Samstag, 10. März 2007

397 km mit Stopover

250 Kilometer davon mit Intercity, 120 mit Regionalexpreß und den Rest mit der S-Bahn - viel abwechslungsreicher kann man wohl nur unterwegs sein, wenn man eine Passage auf dem Mittellandkanal dazubucht.
Aber wie immer geht das Abenteuer Bahn am heimischen Bahnhof los. In Bielefeld gibt es bauartbedingt mehrere Warteschlangen. Eine davon ist für Sofortreisende gedacht, was leider nicht bedeutet, daß es dort schneller geht. Verhältnisse unterhalb des Suboptimallevels. Schlimm, wenn man dann bei einem Spaßkeks das Ticket für die im Vorfeld selbständig erarbeitete Zugverbindung kaufen muß. Ich: Mit dem Leipziger IC bis Magdeburg und dann mit Regionalexpreß nach Potsdam-Charlottenhof, bitte. Bahncard 25. Er: Erste Klasse? Ich: Nein, Zweite. Er: Wie, wollen Sie nicht bequem reisen? Ich: Erstmal will ich überhaupt reisen. Das ist schon teuer genug.
Es gibt eine Menge wunderliche Dinge außerhalb meines Universitäts-Mikrokosmos: Im Bord-Bistro, welches immerhin nicht mehr beraucht wird, bekomme ich für den Preis von exakt fünf Cafeten-Kaffees eine im Vergleich zu früher geschrumpfte Tasse mit einer undefinierbaren und ungenießbaren, ölig-dunklen Flüssigkeit ausgehändigt. Trübsinnig starre ich aus dem Fenster. Draußen schiebt jemand eilig die Altmark vorbei.
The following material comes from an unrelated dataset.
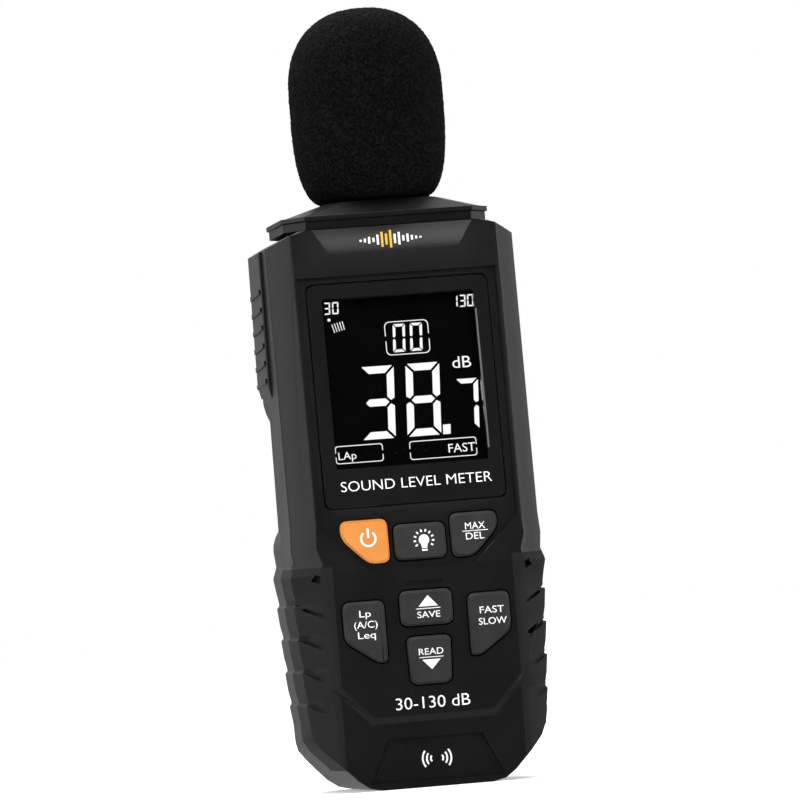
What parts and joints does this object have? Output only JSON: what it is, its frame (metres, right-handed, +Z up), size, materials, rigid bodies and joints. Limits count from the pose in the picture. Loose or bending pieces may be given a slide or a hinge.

Man sieht sofort, daß man im Osten angekommen ist. Sogar an Wald und Feldern kann man es erkennen. Der Westen ist wie eine mit Möbeln vollgestellte, gleichwohl aufgeräumte Wohnung. Im Osten steht zwar wesentlich weniger herum, aber nicht rechtwinklig ausgerichtet, nicht ordentlich gesaugt, keine Spitzendeckchen usw. Desweiteren ist wiedermal dieses Reservierungssystem ausgefallen, so daß man sich auf einen vermeintlich freien Sitz setzen kann, bis ein tatsächlicher Sitzinhaber daherkommt und den Sitz begehrt. Das sorgt für Bewegung im Waggon und für unfreiwillige Zusatzkommunikation unter den Reisenden. Vorne sitzt eine Bande Herren, die sich die Fahrtzeit mit kleinen mitgebrachten Bierfäßchen verkürzen. Eine ähnliche Situation werde ich in einigen Stunden in der S-Bahn verfolgen dürfen, aber wer kann das jetzt schon ahnen?
Die Heimat versüßt mir die Ankunft mit einem ostwestfälischen Regenguß, der noch andauert. Bin das Schauspiel durch nahezu ganztägige Überdachung kaum mehr gewohnt - ein Tropfen, noch ein Tropfen usw. In Potsdam gab es anständiges, selbstgekochtes Abendessen und einen langen Blick in ein interessantes Buch namens "Verrückte Genies" oder "Genie und Wahnsinn" oder irgendwie so. Hitler hatte die meisten Seiten. Einstein stand gar nicht drin - wohl ein Genie, das nicht unter "Wahnsinn" fällt. Bei ca. 2/3 der Personen stand "Syphilis", "Selbstmord" oder "Manie und Größenwahn". Beim restlichen Drittel standen rein analytische Einschätzungen wie "nie überwundene Ödipussituation" und dergleichen.
In der S-Bahn dachte ich folgendes: 1. Sind hier die Türen schon immer so zugeknallt, oder bin ich vom Bielefelder Wir-machen-die-Tür-sanft-zu-Service einfach zu verwöhnt? 2. Oh, Freitagabend. Der/die Großstädter/in geht aus. 3. Der und die gehen nur im Rudel aus, und dessen männliche Mitglieder benetzen sich gern mit der männlichen Variante von 4711 und tragen eine Sonnenbrille. 4. Und setzen sich in das Abteil harmloser, wenngleich matter Mitreisender. 5. Was gibt es am Alex eigentlich für eine Disko, daß die da wieder aussteigen? 6. Wie oft kann man eigentlich Chromatey Dreamcoat hören, bis es einem zu den Ohren rauskommt?
Schlußendlich: Wie durch Zauberhand liegt der vor knapp einem Jahr erstandene Teppichboden im Flur dort, wo er hingehört: aufm Fußboden. Toll.

2 Kommentare:

Anonym hat gesagt…

Im Gegensatz zu nicht-lieben Menschen neigen liebe Menschen, sich noch mehr zu lieben.